# Introduction to Phylopandas

Let me introduce you to PhyloPandas. A Pandas dataframe and interface for phylogenetics.

In [None]:
import pandas as pd
import phylopandas as ph

## Reading data

Phylopandas comes with various `read_` methods to load phylogenetic data into a Pandas DataFrame.

Check out the various formats by hitting `tab` after `read` in the cell below.

In [None]:
ph.read

Try reading some of the sequence files in the `data` folder.

In [None]:
with open('data/PF08793_seed.fasta', 'r') as f:
    print(f.read())

In [None]:
ph.read_fasta('data/PF08793_seed.fasta')

In [None]:
ph.read_phylip('data/PF08793_seed.phylip')

In [None]:
ph.read_clustal('data/PF08793_seed.clustal')

## Writing data

PhyloPandas attaches a `phylo` accessor to the standard Pandas DataFrame. Inside this accessor are various writing methods, following Pandas syntax, allowing you to write to various sequence formats.

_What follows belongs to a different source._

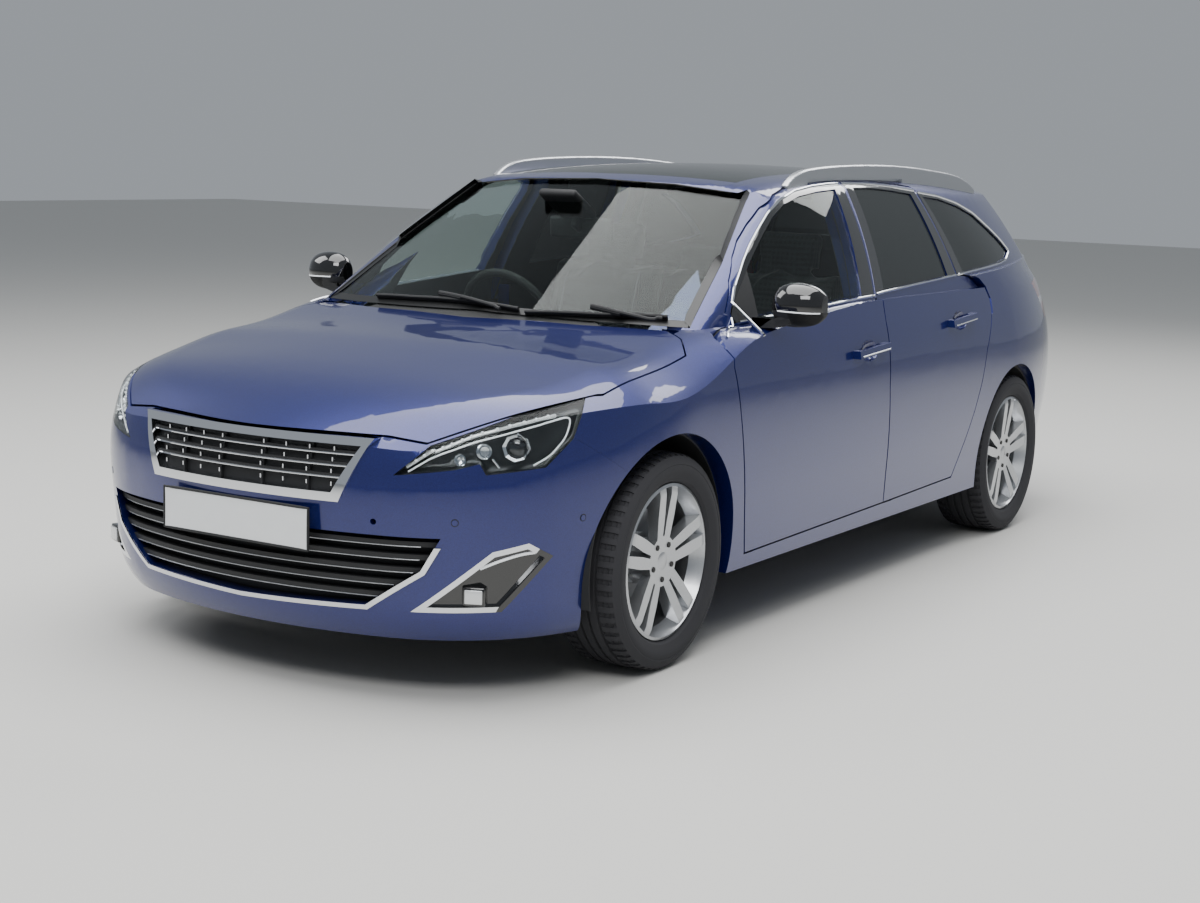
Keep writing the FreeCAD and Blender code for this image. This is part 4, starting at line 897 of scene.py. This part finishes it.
@dataclass
class Nose:
    """Bright parts of the grille, the intake, the plate surround and the sensors."""

    bars: tuple = (606.0, 637.0, 668.0)
    tick_rows: tuple = (587.0, 621.5, 652.5, 680.5)
    tick_step: float = 75.0
    slats: dict = field(default_factory=lambda: {290: 425, 326: 470, 362: 520, 398: 548, 434: 565})
    sensors: tuple = ((630, -2134, 506), (832, -1824, 501))
    disc: tuple = ((0, 0.0016), (0.008, 0.0013), (0.0088, -0.002))
    ring: tuple = ((0.0088, 0.0002), (0.0092, 0.0009), (0.0104, 0.0009), (0.0109, -0.001))

    def build(self) -> None:
        """Make all pieces of the nose."""
        ahead = Vector((0, -1, 0))
        skin = Skin("grille_bars")
        bright = Piece("grille_bright_bars", CHROME, BODY)
        for z in self.bars:
            half = 308.0 + (z - 567.0) * 0.551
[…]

To quickly see the writing functions, hit `tab` after `to_` in the cell below.

In [None]:
df = ph.read_fasta('data/PF08793_seed.fasta')
df

In [None]:
df.phylo.to_

Let's write the dataframe back out to fasta. If you don't give a filename, it will return a string.

In [None]:
s = df.phylo.to_fasta()
print(s)

## Converting between formats

Of course, this means you can easily convert between sequence formats. 

In [None]:
df = ph.read_phylip('data/PF08793_seed.phylip')

fasta_str = df.phylo.to_fasta()

print(fasta_str)

## Reading Tree Data

Phylopandas can also read in phylogenetic tree data.

In [None]:
with open('data/PF08793_seed.newick', 'r') as f:
    print( f.read())

In [None]:
ph.read_newick('data/PF08793_seed.newick')

## Why is PhyloPandas useful? 

We already have BioPython, DendroPy, ete3, etc. right?

In [None]:
df = ph.read_newick('data/PF08793_seed.newick')

df.loc[df.type == "leaf"]

# Here is where the real magic happens!

## Reading Sequence *and* Tree Data

Phylopandas has the ability to combine sequence and tree data in a single DataFrame.

In [None]:
# Read sequences.
df = ph.read_fasta('data/PF08793_seed.fasta')

# Read tree.
df = df.phylo.read_newick('data/PF08793_seed.newick', combine_on='id')
df

This enables us to build phylogenetics tools around a single, core dataframe. 

# Views for PhyloPandas

We've created a simple, interactive tree viewer powered by Vega. This leverages the "grammar of phylogenetics" that PhyloPandas defines.

In [None]:
from phylovega import VegaTree

# Read data
df = ph.read_fasta('data/PF08793_seed.fasta')
df = df.phylo.read_newick('data/PF08793_seed.newick', combine_on='id')

# Show using VegaTree
VegaTree(df).display()

From the same DataFrame, we can also show the sequences.

In [None]:
from IPython.display import display

def Fasta(data=''):
    bundle = {}
    bundle['application/vnd.fasta.fasta'] = data
    bundle['text/plain'] = data
    display(bundle, raw=True)

Fasta(df.phylo.to_fasta())

# Introduction to Phylogenetics

The `phylogenetics` package is our attempt at building tools around PhyloPandas.

In [None]:
from phylogenetics import PhylogeneticsProject

Phylogenetics unites many external tools only one single interface and stores their data in a single PhyloPandas DataFrame.

In [None]:
# Define a working directory
working_dir = "project"

# Initialize a working project.
p = PhylogeneticsProject(working_dir, overwrite=True)

Phylogenetics starts with an alignment.

In [None]:
p.read_data('data/PF08793_seed.fasta', schema='fasta')

We can view that data with the `data` attribute.

In [None]:
p.data

## Compute Tree.

Phylogenetics (extremely) simplifies the process of phylogenetics. 

To compute a tree, simply call `compute_tree`.

In [None]:
p.compute_tree()

We can see how that changed the dataframe.

In [None]:
p.data

## What is happening under the hood?

Each method uses PhyloPandas to prepare the data for an external program, like PhyML or PAML. A subprocess call is made to run the program. Then PhyloPandas is used to read in the results.

## Reconstruct ancestors.

To reconstruct ancestors, simply call `compute_reconstruction`.

In [None]:
p.compute_reconstruction()

Again, let's see how the DataFrame changed.

In [None]:
p.data

Let's just look at ancestors.

In [None]:
anc_df = p.data[p.data.type == 'node']
anc_df

Let's write that to file. 

In [None]:
fasta_str = anc_df.phylo.to_fasta(sequence_col='ml_sequence')

print(fasta_str)

Congratulations! You just reconstructed protein ancestors!